“El Mencho” and “El Mayo” no longer appear, but the DEA’s most wanted fugitives list is still dominated by Mexicans.
The United States Drug Enforcement Administration updated its 10 most wanted list on Tuesday, removing the leader of the Jalisco New Generation Cartel (CJNG), Nemesio “El Mencho” Oseguera Cervantes, and Ismael “El Mayo” Zambada García, head of a faction of the Sinaloa Cartel.
Also off the list is Jesús Alfredo Guzmán Salazar, a son of imprisoned former Sinaloa Cartel leader Joaquín “El Chapo” Guzmán.
The DEA’s 10 most wanted fugitives list now includes seven Mexicans, the best known of whom is another of El Chapo’s sons: Iván Archivaldo Guzmán Salazar.
The 40-year-old – a leader of the Sinaloa Cartel faction known as “Los Chapitos” due to the involvement of El Chapo’s sons – is wanted in the U.S. on various drug trafficking charges. A reward of up to US $10 million is on offer for information leading to his arrest and/or conviction.
The six other Mexicans on the DEA’s list – all of whom also allegedly work for the Sinaloa Cartel – are:
- Óscar Noé “El Panu” Medina González, described by the U.S. Department of State (DOS) as “the principal deputy for Ivan Archivaldo Guzmán Salazar, a high-level leader of the Sinaloa Cartel, and the day-to-day commander of Guzman Salzar’s and his brothers’ – the Chapitos’ – security apparatus.” He is one of three new entrants to the DEA’s 10 most wanted list.
- Carlos Omar Félix Gutiérrez, who “allegedly operates clandestine fentanyl laboratories for the Sinaloa Cartel, where fentanyl precursor chemicals imported from China are processed into fully formed fentanyl for subsequent importation into the U.S,” according to the DOS. He was captured in Colombia in March, but remains on the DEA list pending extradition to the United States.

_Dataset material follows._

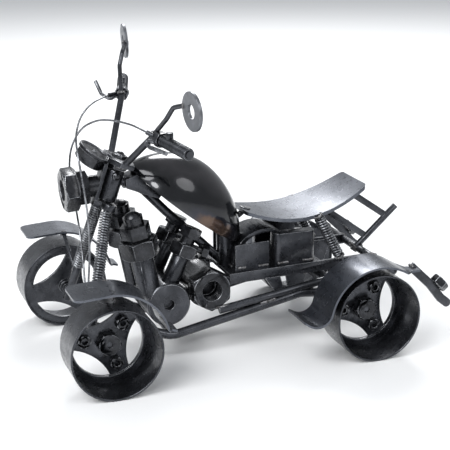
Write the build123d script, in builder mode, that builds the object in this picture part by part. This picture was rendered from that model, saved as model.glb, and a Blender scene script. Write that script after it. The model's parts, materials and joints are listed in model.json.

- Silvano Francisco Mariano, an alleged co-conspirator of Félix Gutiérrez who was also arrested in Colombia and remains in custody in that country.
- Liborio “El Karateca” Nuñez Aguirre, “a fentanyl trafficker for the Sinaloa Cartel engaged in the movement of vast quantities of fentanyl from Mexico into the U.S. in pill and powder form,” according to the DOS.
- Luis Javier Benítez Espinoza, another alleged fentanyl trafficker for the Sinaloa Cartel and a new entrant to the DEA’s most wanted list.
- Alan Gabriel Nuñez Herrera, “another significant Mexican fentanyl trafficker working for the Chapitos,” according to the DOS.
Chinese nationals Kun Jiang, an alleged supplier of fentanyl precursor chemicals with links to the Sinaloa Cartel, and Chuen Yip, an alleged supplier of fentanyl precursor chemicals and anabolic steroids, are also on the DEA’s most wanted list. The former is the third new entrant.
Also on the list is Honduran Yulan Adonay “Porky” Archaga Carias, described by the DOS as “the highest-ranking member of MS-13 in Honduras” and the person “responsible for directing the gang’s criminal activities” in that country.
Although they are no longer among the DEA’s 10 most wanted fugitives, the CJNG’s head honcho and veteran Sinaloa Cartel leader “El Mayo” Zambada remain high-level targets of U.S. authorities. A reward of up to US $10 million is on offer for information leading to the arrest and/or conviction of Oseguera Cervantes, while the figure for the 75-year-old former business partner of El Chapo – who has never been in jail – is $15 million.
The rewards for information leading to the arrest of those two men dwarf the majority of those offered for the capture of the fugitives on the most wanted list, a situation that reflects their power as leaders of two of Mexico’s most profitable and powerful criminal organizations.
DEA Administrator Anne Milgram said in April that the Sinaloa Cartel and the CJNG pose “the greatest criminal threat the United States has ever faced” given that they are “primarily responsible for driving the drug poisoning epidemic” in the U.S.
Under the Department of State’s Narcotics Reward Program, $10 million is also on offer for information leading to the arrest and/or conviction of Jesus Alfredo Guzmán Salazar, a “Chapito” also known as “Alfredillo.”
Another “Chapito” – Ovidio Guzmán López – was captured in Sinaloa in January and remains in custody in Mexico. He has been fighting extradition to the United States, even claiming that he is not in fact the son of Joaquín “El Chapo” Guzmán.